As a credit analyst in the bond market, those guys go deep in the balance sheets to make sure the credit quality is sorted out. I think more about a company from their balance sheet than perhaps the equity side does, in my opinion.
The balance sheet tells you everything. Balance sheet, cashflow, income statement, that’s usually where people start. That’s the least important of the three statements, but they’re all important.
You were at Dean Witter, which is no longer with us.

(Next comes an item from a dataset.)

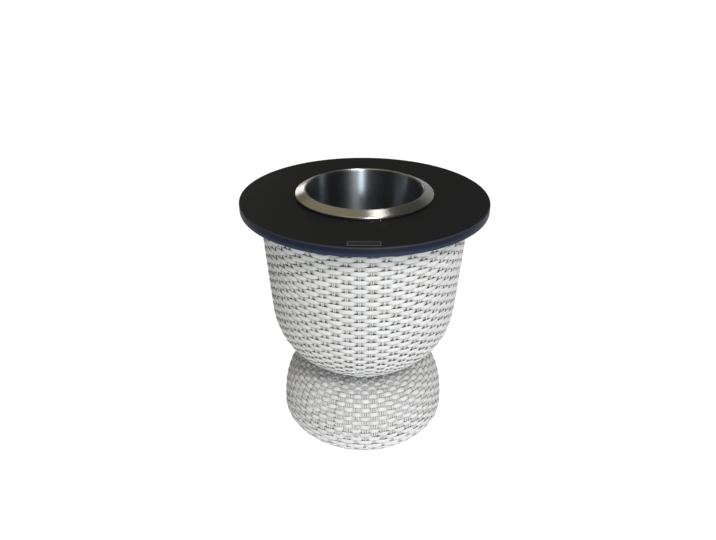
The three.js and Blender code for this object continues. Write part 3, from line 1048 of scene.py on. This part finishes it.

Dean Witter is now part of Morgan Stanley. I went back to business school. I went to Columbia Business School in New York with an emphasis on finance. I came out and joined a media company in their corporate development group, Maxwell Macmillan, Macmillan Publishing. I was on a team where we brought 23 companies over a couple of years span. I was recruited and I joined a firm called Hambrecht and Quist, which was an early underwriter taking companies public technology companies based in San Francisco. I was in New York. There were lots of travel back and forth, but we were doing IPOs primarily for emerging internet and technology companies along the way. I was traveling so much my wife said, “Is this what we signed up for?”
You were married to her these days?
I was married. We just had our third child. Out of the blue, I had a new assignment in Colorado.